I was watching the news on CBS a few weeks back (just like every night), and they had launched a new mini-documentary series called “Life and Debt”. The purpose of this series was to showcase three separate individuals who were all drowning under the pressure of their seemingly inescapable student loan debt. If interested, watch the episode on CBS, and you will garner all the sentimental, emotional appeal the news was trying to display. Nevertheless, “Life and Debt” was an all-too-real dive into how student loans are destroying the ability to create wealth for millions of Americans, spanning across multiple generations. However, it is still possible to graduate without student loans!
A few weeks passed, and I had forgotten all about the “Life and Debt” series until yesterday, when I read an article in the Wall Street Journal titled, “Playing Catch-Up in the Game of Life: Millennials Approach Middle Age in Crisis.” New data shows they’re in worse financial shape than every preceding living generation and may never recover. According to the article, the average net worth of households overall has grown, but young households have failed to keep up (even when adjusting for inflation).
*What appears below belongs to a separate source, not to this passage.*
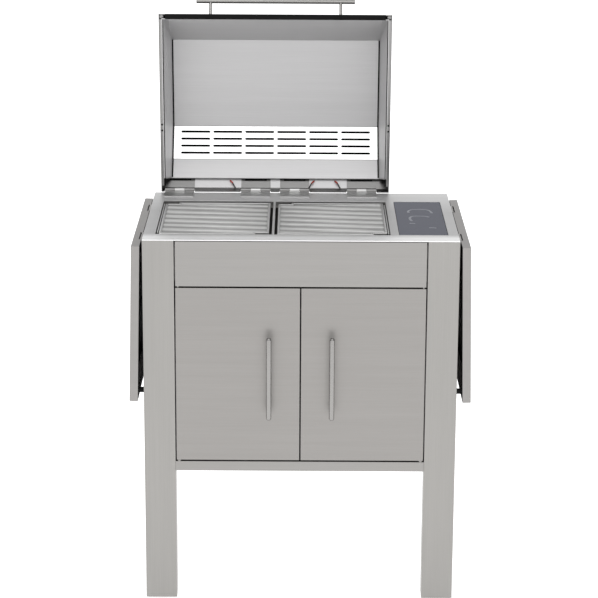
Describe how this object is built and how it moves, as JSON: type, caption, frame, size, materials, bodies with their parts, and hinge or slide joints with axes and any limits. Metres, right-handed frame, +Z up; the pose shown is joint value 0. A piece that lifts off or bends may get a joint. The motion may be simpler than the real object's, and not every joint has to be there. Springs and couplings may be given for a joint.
{
  "type": "gas_barbecue_grill",
  "caption": "Stainless gas barbecue grill on four square legs, with a lifting double-walled hood, grates, a glass control panel, a two-door cabinet and folding side shelves.",
  "frame": {"origin": "on the floor at the middle of the bounding box, with the hood open and the shelves hanging", "axes": "+X to the right as seen from the front, +Y to the back, +Z up"},
  "size_m": [0.852, 0.7108, 1.4572],
  "materials": {
    "brushed_steel": "brushed stainless sheet, brushed side to side",
    "bright_steel": "fine satin stainless steel",
    "plain_steel": "mill-finish stainless sheet",
    "dark_glass": "dark toughened glass over a touch panel",
    "black_rubber": "matt black rubber",
    "black_plastic": "matt black moulded plastic",
    "green_board": "circuit board laminate",
    "ceramic": "glazed white ceramic",
    "brass": "plain drawn brass",
    "red_silicone": "red silicone sleeve"
  },
  "bodies": {
    "stand": {"worktop": "brushed_steel", "fascia": "brushed_steel", "front_leg_left": "brushed_steel", "front_leg_right": "brushed_steel", "rear_legs": "brushed_steel", "leg_plugs": "plain_steel", "feet": "black_rubber", "side_panel_left": "brushed_steel", "side_panel_right": "brushed_steel", "back_panel": "brushed_steel", "cabinet_floor": "brushed_steel", "cabinet_walls": "plain_steel", "cabinet_divider": "plain_steel", "firebox": "plain_steel", "grate_rails": "plain_steel", "centre_bar": "bright_steel", "grate_left": "bright_steel", "grate_right": "bright_steel", "flame_tamers": "plain_steel", "burner_left": "plain_steel", "burner_right": "plain_steel", "manifold": "brass", "valve_block": "brass", "supply_pipe": "brass", "gas_inlet": "brass", "igniter_electrodes": "ceramic", "control_glass": "dark_glass", "control_housing": "black_plastic", "control_board": "green_board", "tray_rails": "plain_steel", "door_pins": "plain_steel", "door_catches": "black_plastic", "table_hinge_leaves": "bright_steel", "hood_hinge_pins": "bright_steel", "side_hinge_leaves": "bright_steel", "side_hinge_pins": "bright_steel", "shelf_bumpers": "black_rubber"},
    "hood": {"hood_shell": "brushed_steel", "hood_liner": "bright_steel", "hood_vent_panel": "bright_steel", "hood_side_rails": "plain_steel", "hood_front_seal": "black_rubber", "hood_handle": "bright_steel", "hood_handle_posts": "bright_steel", "hood_hinge_leaves": "bright_steel", "hood_leads": "red_silicone"},
    "left_door": {"door_left": "brushed_steel", "door_left_back": "plain_steel", "door_left_handle": "bright_steel"},
    "right_door": {"door_right": "brushed_steel", "door_right_back": "plain_steel", "door_right_handle": "bright_steel"},
    "left_shelf": {"shelf_left": "brushed_steel", "shelf_left_leaves": "plain_steel"},
    "right_shelf": {"shelf_right": "brushed_steel", "shelf_right_leaves": "plain_steel"},
    "tray": {"drip_tray": "plain_steel"}
  },
  "joints": [
    {"name": "hood_hinge", "type": "hinge", "parent": "stand", "child": "hood", "pos_m": [-0.0695, 0.21758, 0.951], "axis": [1, 0, 0], "range_deg": [0, 85]},
    {"name": "left_door_hinge", "type": "hinge", "parent": "stand", "child": "left_door", "pos_m": [-0.303, -0.30692, 0.6], "axis": [0, 0, -1], "range_deg": [0, 105]},
    {"name": "right_door_hinge", "type": "hinge", "parent": "stand", "child": "right_door", "pos_m": [0.303, -0.30692, 0.6], "axis": [0, 0, 1], "range_deg": [0, 105]},
    {"name": "left_shelf_hinge", "type": "hinge", "parent": "stand", "child": "left_shelf", "pos_m": [-0.396, -0.05042, 0.924], "axis": [0, 1, 0], "range_deg": [0, 88.7]},
    {"name": "right_shelf_hinge", "type": "hinge", "parent": "stand", "child": "right_shelf", "pos_m": [0.396, -0.05042, 0.924], "axis": [0, -1, 0], "range_deg": [0, 88.7]},
    {"name": "tray_slide", "type": "slide", "parent": "stand", "child": "tray", "axis": [0, 1, 0], "range_m": [0, 0.3]}
  ]
}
This is all occurring simultaneous to millennials becoming the most educated generation in world history, but they are deferring marriage, delaying home ownership, and not building wealth because of their student loans.
$1.5 Trillion Crisis
According to an article from Forbes, student loans have become a “$1.5 trillion crisis”, and the dramatic debt is capping innovation, holding back the economy, and leading to higher rates of depression. Everyone agrees there is a student loan crisis, but the question has become what to do about it. Some argue government intervention, while others suggest a market-based solution, but this is not an article about government policy; no, this is an article about leveraging personal responsibility to solve our own problems. Dave Ramsey says it best, “It doesn’t matter what happens in the White House unless we get our own house in order first”.
I will be approaching this problem based on schools in Iowa (since this is where I live), but these solutions work anywhere within the United States. So, here are 10 decisions you can make to ensure you avoid becoming part of the student loan crisis.
1. Attend a Public, In-State University
School choice is going to have a DRAMATIC effect on your cost of college! Attending a public, in-state university is the best way to ensure you receive the lowest tuition rates. For example, I attend the University of Northern Iowa where the tuition for an Iowa resident, upper-level business student was $9,407, but the tuition for the equivalent, non-Iowa resident was $19,949. This means that all non-residents are paying over 100% more in tuition to take identical classes.
Additionally, attending a private college is going to be even more expensive than an out-of-state, public school. For example, Creighton University in Omaha, Nebraska has business school tuition costs of $39,630. Now, some people might be wondering, “but isn’t the education at Creighton going to be better than the University of Northern Iowa?” Yes, I will concede the fact that, based on various college review sources, the overall education you receive from Creighton will be marginally better than at Northern Iowa, but is it 3x more valuable? Undoubtedly, no education from an accredited university is 3x more valuable than another accredited university (not even Harvard)!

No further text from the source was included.